CAD and scene scripts:
+++
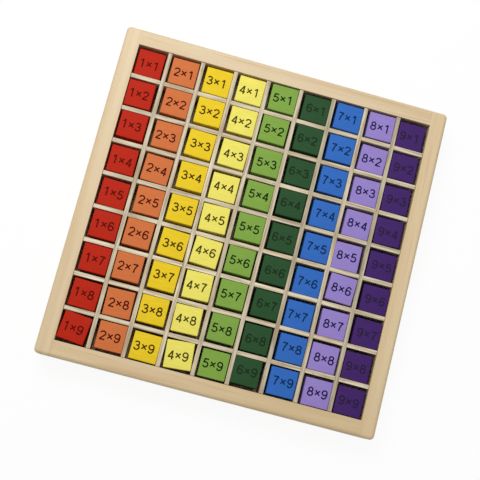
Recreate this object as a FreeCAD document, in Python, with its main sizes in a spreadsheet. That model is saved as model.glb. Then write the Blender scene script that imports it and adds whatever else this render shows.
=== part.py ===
# Wooden multiplication board: a shallow square tray, a grid of halved slats
# that divides it into nine by nine cells, and one painted cube in each cell.
#
# Frame: +X runs along the rows from 1 to 9, +Y runs up the board, +Z is up.
# The origin is the middle of the underside. Lengths are in millimetres.

import FreeCAD, Part
import Sketcher
import math
import os

# Driving sizes

SIZES = (
    ("block_edge", "15.2"),           # edge of a cube
    ("block_easing", "0.5"),          # chamfer that the painted cubes are sanded to
    ("cell_play", "1.9"),             # how much wider a cell is than its cube
    ("slat_thickness", "2.2"),
    ("slat_height", "15.5"),
    ("halving_play", "0.2"),          # how much wider a notch is than the slat in it
    ("grid_end_gap", "0.25"),         # from a slat's end to the rail
    ("rail_width", "9.0"),
    ("rail_height", "19.0"),
    ("outer_rounding", "2.0"),        # upper outer edges of the tray
    ("corner_excess", "0.5"),         # how much rounder its upright corners are
    ("foot_easing", "0.6"),           # chamfer of its lower outer edges
    ("base_thickness", "3.0"),
    ("rebate_depth", "4.0"),          # how far the rebate for the base panel enters a rail
    ("base_play", "0.25"),            # from the base panel's edge to the rebate's wall
)

COLOURS = (
    "red",
    "orange",
    "yellow",
    "light_yellow",
    "light_green",
    "dark_green",
    "blue",
    "lilac",
    "purple",
)
CELLS = len(COLOURS)
SLATS = CELLS - 1
MIDDLE = (CELLS + 1) / 2

# How the loose cubes lie in their cells, a line for each row from the top
# of the board and a letter for each column: hard against the left or right
# slat (L, R), nearer to it (l, r) or in the middle (m), and in the same way
# up or down the board (U, u, m, d, D).

ACROSS = (
    "mrRRRRRRl",
    "LRRRmRRRl",
    "mRRRRRRRl",
    "mrRrRrRRl",
    "rRrlRRRLm",
    "rmRmmRRRR",
    "rlrrrRrRR",
    "rmlLrmRml",
    "LRRrrLrRm",
)
ALONG = (
    "DddmudmmD",
    "mUUUUUuDd",
    "UuUuUmuDD",
    "ddUduUdDd",
    "DuUUUmdDD",
    "uUuUUuDuD",
    "uUUUUuDDD",
    "ddUUUmdDD",
    "UudUmUmDD",
)
HARD = 0.9
NEARER = 0.45
LEAN = {"L": -HARD, "l": -NEARER, "m": 0.0, "r": NEARER, "R": HARD,
        "D": -HARD, "d": -NEARER, "u": NEARER, "U": HARD}

# Cubes that lie turned, as a share of the largest turn that a cell allows,
# anticlockwise positive. Each key is a column and a row.

TURNED = {
    (1, 5): -0.20,
    (1, 8): -0.20,
    (1, 9): -0.71,
    (2, 4): -0.20,
    (2, 8): 0.20,
    (3, 3): -0.20,
    (3, 6): -0.22,
    (4, 3): -0.17,
    (4, 5): 0.22,
    (4, 6): -0.34,
    (4, 7): 0.20,
    (4, 8): 0.22,
    (4, 9): 0.65,
    (8, 2): -0.22,
    (8, 6): -0.34,
    (9, 3): 0.22,
    (9, 4): 0.22,
}

# Every other cube lies turned a little, by a share that follows a sine of its
# place: the largest share, and the radians from one column or row to the next.

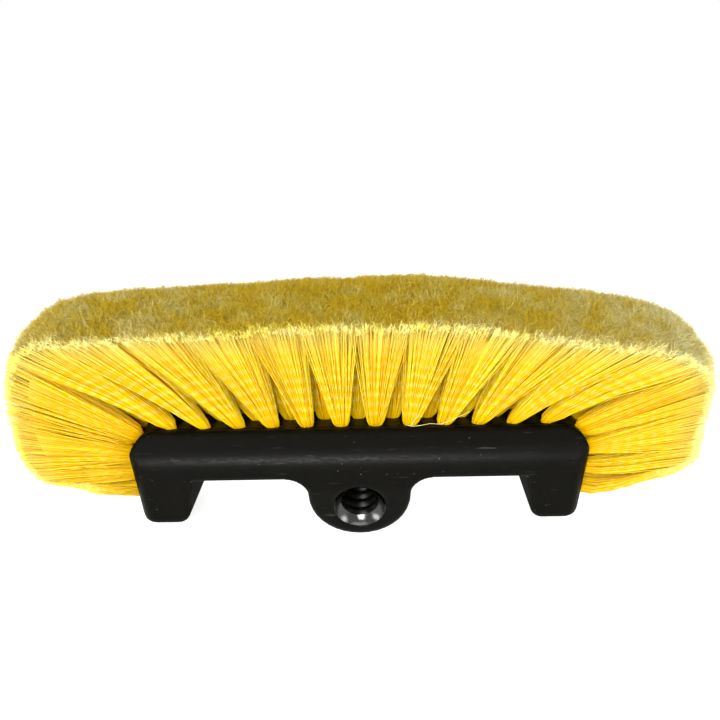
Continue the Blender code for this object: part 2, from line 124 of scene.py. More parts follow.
def make_polypropylene(name, smoothest, roughest, specular, grain_strength=0.3):
    material, shader = new_material(name)
    place = add_node(material, "TexCoord").outputs["Object"]
    clouds = add_node(material, "TexNoise", {"Vector": place, "Scale": 1 / CLOUD, "Detail": 4.0}).outputs["Fac"]
    grain = add_node(material, "TexNoise", {"Vector": place, "Scale": 1 / GRAIN, "Detail": 3.0}).outputs["Fac"]
    # Noise that is squeezed across and stretched along makes hairline scratches
    drawn_out = add_node(material, "Mapping", {
        "Vector": place, "Rotation": (0.2, 0.1, 0.12),
        "Scale": (1 / SCRATCH_LENGTH, 1 / SCRATCH_WIDTH, 1 / SCRATCH_WIDTH)})
    hairs = add_node(material, "TexNoise", {"Vector": drawn_out.outputs[0], "Scale": 1.0, "Detail": 2.0})
    scratch = add_node(material, "MapRange", {"Value": hairs.outputs["Fac"], "From Min": 0.68, "From Max": 0.76})
    # Dust: small round specks, only where a broad noise allows them
    cells = add_node(material, "TexVoronoi", {"Vector": place, "Scale": 1 / SPECK_SPACING})
    speck = add_node(material, "MapRange", {"Value": cells.outputs["Distance"], "From Min": 0.10, "From Max": 0.05})
    patches = add_node(material, "TexNoise", {"Vector": place, "Scale": 1 / DUSTY_PATCH})
    dusty = add_node(material, "MapRange", {"Value": patches.outputs["Fac"], "From Min": 0.54, "From Max": 0.66})
    dust = add_node(material, "Math", {0: speck.outputs[0], 1: dusty.outputs[0]}, operation="MULTIPLY")
    cloudy = add_node(material, "Mix", {0: clouds, 6: linear("#030302"), 7: linear("#080805")}, data_type="RGBA")
    scratched = add_node(material, "Mix", {0: scratch.outputs[0], 6: cloudy.outputs[2], 7: linear("#2a2a25")},
                         data_type="RGBA")
    colour = add_node(material, "Mix", {0: dust.outputs[0], 6: scratched.outputs[2], 7: linear("#5a5952")},
                      data_type="RGBA")
    # Rubbing has polished the grain unevenly, in short dashes along the block
    dashes = add_node(material, "Mapping", {
        "Vector": place, "Scale": (1 / DASH_LENGTH, 1 / DASH_WIDTH, 1 / DASH_WIDTH)})
    rubbed = add_node(material, "TexNoise", {"Vector": dashes.outputs[0], "Scale": 1.0, "Detail": 2.0})
    polish = add_node(material, "MapRange", {
        "Value": rubbed.outputs["Fac"], "From Min": 0.35, "From Max": 0.65, "To Min": smoothest, "To Max": roughest})
    # The faces square to the length slide against the tool and come out dull
    across = add_node(material, "SeparateXYZ", {0: add_node(material, "NewGeometry").outputs["True Normal"]})
    steep = add_node(material, "Math", {0: across.outputs["X"]}, operation="ABSOLUTE")
    roughness = add_node(material, "MapRange", {
        "Value": steep.outputs[0], "From Min": 0.8, "From Max": 0.95, "To Min": polish.outputs[0], "To Max": 0.95})
    # The tool's edges are broken, so light rolls over them softly
    soft_edge = add_node(material, "Bevel", {"Radius": BROKEN_EDGE}, samples=6)
    bump = add_node(material, "Bump", {
        "Height": grain, "Strength": grain_strength, "Distance": GRAIN_DEPTH, "Normal": soft_edge.outputs[0]})
    fill_inputs(material, shader, {
        "Base Color": colour.outputs[2], "Roughness": roughness.outputs[0], "Normal": bump.outputs[0],
        "IOR": 1.49, "Specular IOR Level": specular})
    return material


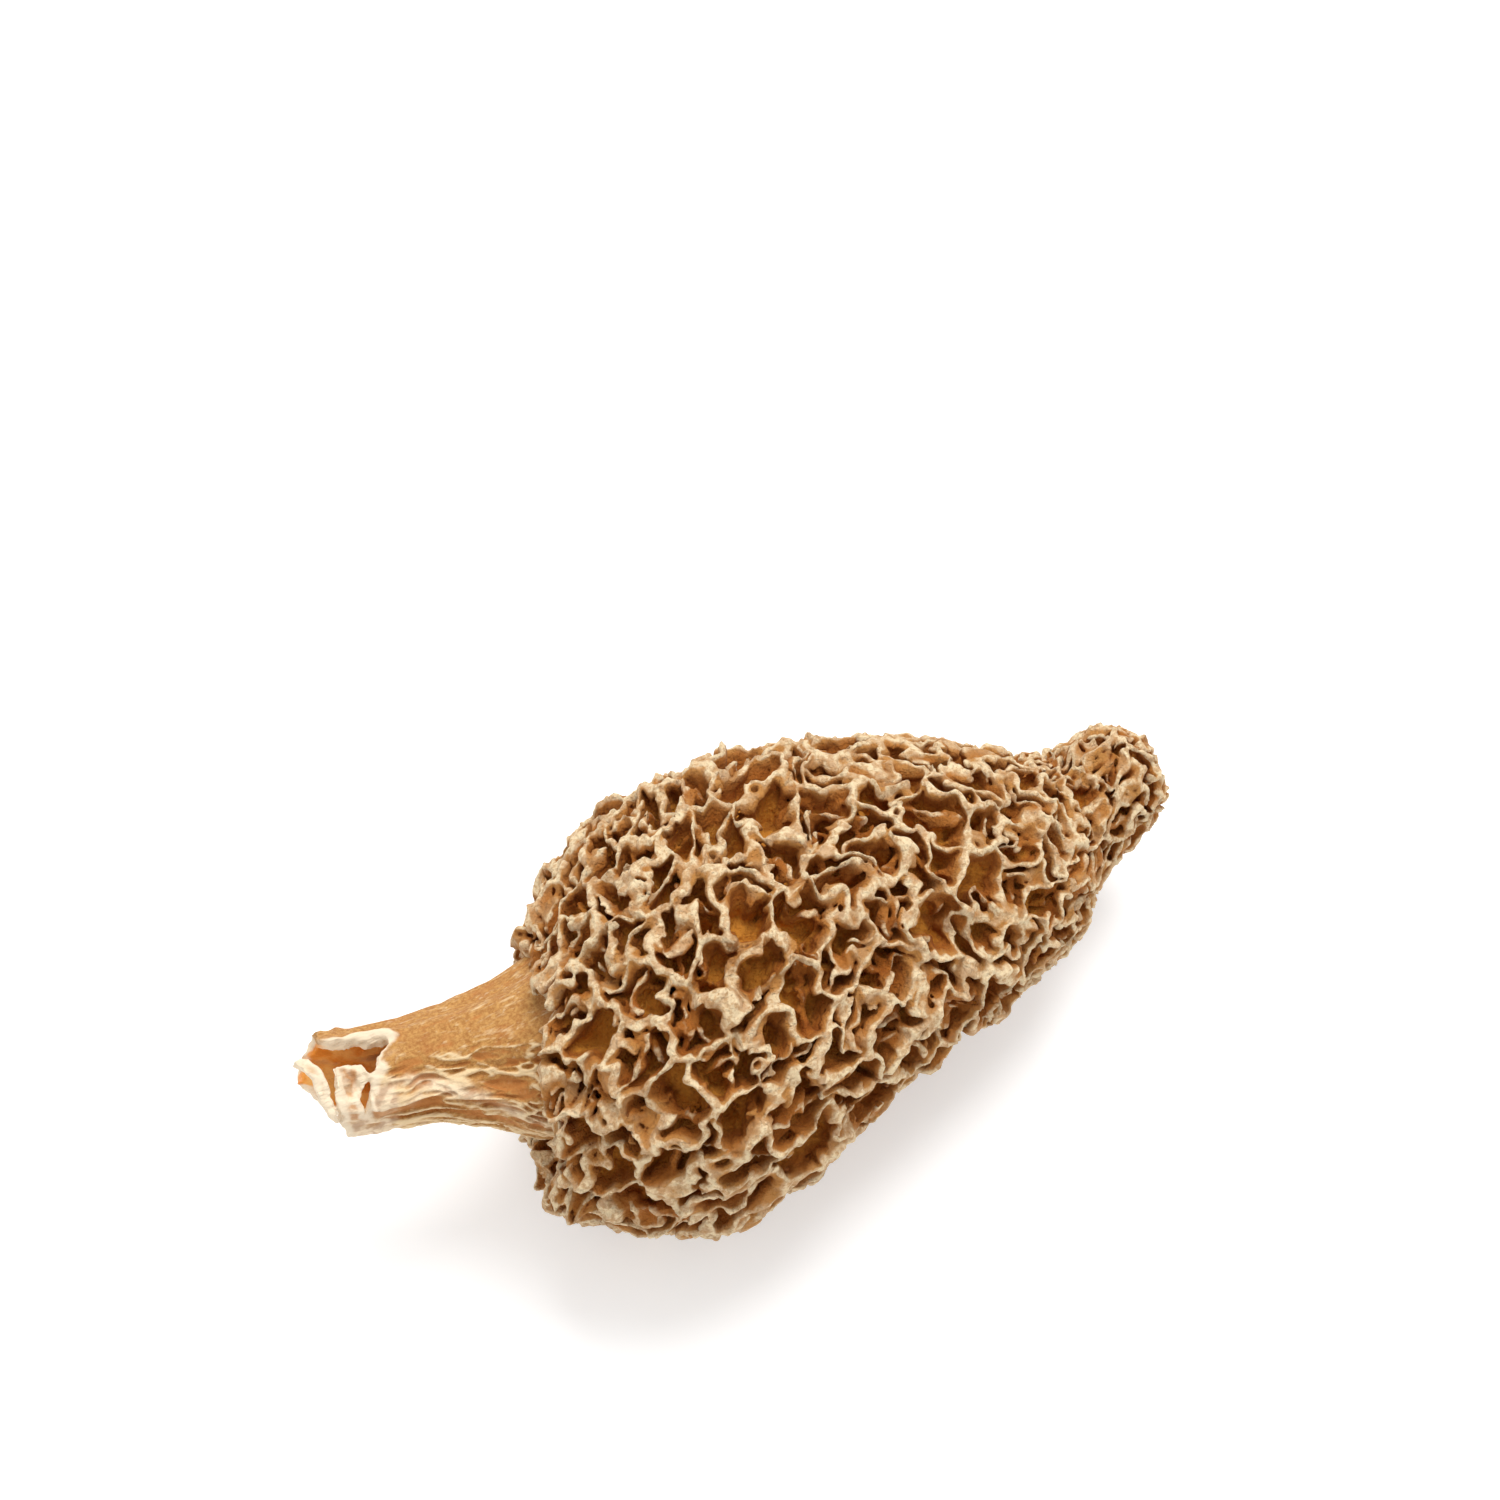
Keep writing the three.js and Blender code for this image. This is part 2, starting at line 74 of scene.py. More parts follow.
NOISE_CELLS, NOISE_GAIN = 32, 1.6  # the noise repeats after this many cells, and its strength
SMALL_STEP, HUGE = 1e-3, 1e9
LAST_CELL = 1.001  # a table is read no nearer to its end than this many cells

# ---- The cap's net (millimetres; rows of noise are strength, size of its features and seed) ----

FULL_PIT = 4.8  # the pit's width that the sizes below are meant for: smaller pits shrink them
PIT_REACH = 13.0  # the pits next to a point are nearer than this along the axis
JITTER = [(0.6, 2.0, 61), (0.3, 0.95, 64), (0.08, 0.5, 67)]  # crumples the course of the ridges
PAIR_SEED, PAIR_FREE, PAIR_DROP = 7, 0.5, 2.8  # a ridge sinks as its random share passes PAIR_FREE
JOINT_LENGTH = 0.9  # and comes back up this near to where ridges meet
CREST_SWELL, CREST_ROUGH = [(0.28, 1.8, 11)], [(0.17, 0.7, 12)]
RIM_ROUGH, RIM_ROUGH_END = [(0.65, 2.3, 22), (0.2, 1.0, 23)], 6.0  # rough crests next to the stem
DEPTH_CHANGE, DEPTH_MORE, DEPTH_FINE = [(0.35, 2.6, 13)], 0.4, 0.8
RIBS = [(1, 1.1, 14), (0.7, 0.5, 15)]  # wrinkles down the walls
BEADS = [(0.8, 1.1, 20), (0.7, 0.45, 21)]  # changes of the crest's thickness
GRAIN_PLAIN, GRAIN_FINE, GRAINS = 0.05, 0.04, [(1, 0.6, 24), (0.8, 0.34, 25)]
SHIFTS_ALONG = [(0.6, 1.7, 16), (0.22, 0.8, 17)]  # lean the walls along the cap
SHIFTS_ROUND = [(0.6, 1.7, 18), (0.22, 0.8, 19)]  # and round it
CURL_FROM, CURL_FULL = -2.2, -0.2  # heights between which walls go from straight to leaning

SPLIT_SEED, SPLIT_SHARES = 23, [0.12, 0.48, 0.4]  # shares of pits in one, two and three parts
SPLIT_REACH, SPLIT_SPREAD, SPLIT_TURN = 0.27, (0.7, 1.2), (0.8, 1.2)
SPLIT_DROPS, SPLIT_DROP_SHARES = [0.1, 0.4, 0.8, 1.3, 1.8], [0.3, 0.25, 0.2, 0.15, 0.1]
SPLIT_CHANGE = [(0.2, 1.6, 32)]
FAR_AWAY = 1e3  # where the seeds of parts that a pit lacks are put

WIDE_FOLDS, CLOSE_FOLDS = [(1, 2.0, 51)], [(1, 1.15, 52)]
WIDE_DROP, WIDE_DROP_CHANGE = 1.9, [(1.2, 2.6, 53)]
CLOSE_DROP, CLOSE_DROP_CHANGE = 0.35, [(0.4, 1.7, 54)]
LEAST_SLOPE = 0.3  # of the mean slope of the folds' noise, where it is flatter than that
FINE_FROM, FINE_FULL = 35.0, 46.0  # where the folds turn fine towards the tip
BASE_FINE_FROM, BASE_FINE_FULL, BASE_FINE = 6.0, 0.0, 0.7  # and round the stem

# ---- The cap's walls and pits (millimetres) ----

WEB = 0.16  # half a ridge wall's thickness under its crest
WALL_SPREAD, WALL_SPREAD_END = 0.05, 2.5  # how fast a wall thickens downwards, and down to where
CREST_BEAD, BEAD_CHANGE, LEAST_BEAD = 0.5, 0.17, 0.26  # radius of the rounded crest
SPLIT_BEAD, FOLD_BEAD = 0.88, 0.7  # the same on the lower ridges and folds, as a share
STRUT, STRUT_FADE = 0.32, 0.8  # how far the wrinkles down the walls stand out, from what depth
STRUT_OFFSET, STRUT_LIMITS = 0.1, (-0.3, 0.9)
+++
• Stated task
From the opening line of the data above, please print each line as written up to and including the line that contains "# up or down the board (U, u, m, d, D).", and nothing more.

• Reply
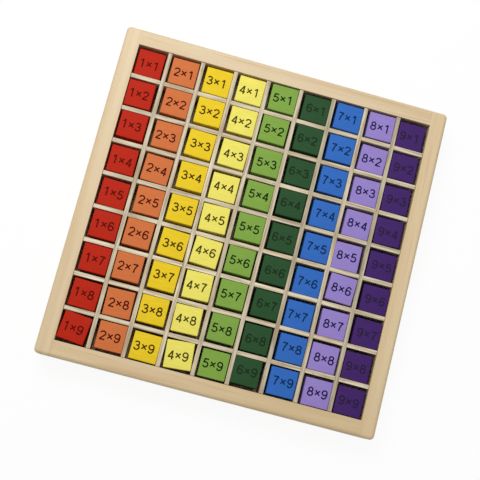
Recreate this object as a FreeCAD document, in Python, with its main sizes in a spreadsheet. That model is saved as model.glb. Then write the Blender scene script that imports it and adds whatever else this render shows.
=== part.py ===
# Wooden multiplication board: a shallow square tray, a grid of halved slats
# that divides it into nine by nine cells, and one painted cube in each cell.
#
# Frame: +X runs along the rows from 1 to 9, +Y runs up the board, +Z is up.
# The origin is the middle of the underside. Lengths are in millimetres.

import FreeCAD, Part
import Sketcher
import math
import os

# Driving sizes

SIZES = (
    ("block_edge", "15.2"),           # edge of a cube
    ("block_easing", "0.5"),          # chamfer that the painted cubes are sanded to
    ("cell_play", "1.9"),             # how much wider a cell is than its cube
    ("slat_thickness", "2.2"),
    ("slat_height", "15.5"),
    ("halving_play", "0.2"),          # how much wider a notch is than the slat in it
    ("grid_end_gap", "0.25"),         # from a slat's end to the rail
    ("rail_width", "9.0"),
    ("rail_height", "19.0"),
    ("outer_rounding", "2.0"),        # upper outer edges of the tray
    ("corner_excess", "0.5"),         # how much rounder its upright corners are
    ("foot_easing", "0.6"),           # chamfer of its lower outer edges
    ("base_thickness", "3.0"),
    ("rebate_depth", "4.0"),          # how far the rebate for the base panel enters a rail
    ("base_play", "0.25"),            # from the base panel's edge to the rebate's wall
)

COLOURS = (
    "red",
    "orange",
    "yellow",
    "light_yellow",
    "light_green",
    "dark_green",
    "blue",
    "lilac",
    "purple",
)
CELLS = len(COLOURS)
SLATS = CELLS - 1
MIDDLE = (CELLS + 1) / 2

# How the loose cubes lie in their cells, a line for each row from the top
# of the board and a letter for each column: hard against the left or right
# slat (L, R), nearer to it (l, r) or in the middle (m), and in the same way
# up or down the board (U, u, m, d, D).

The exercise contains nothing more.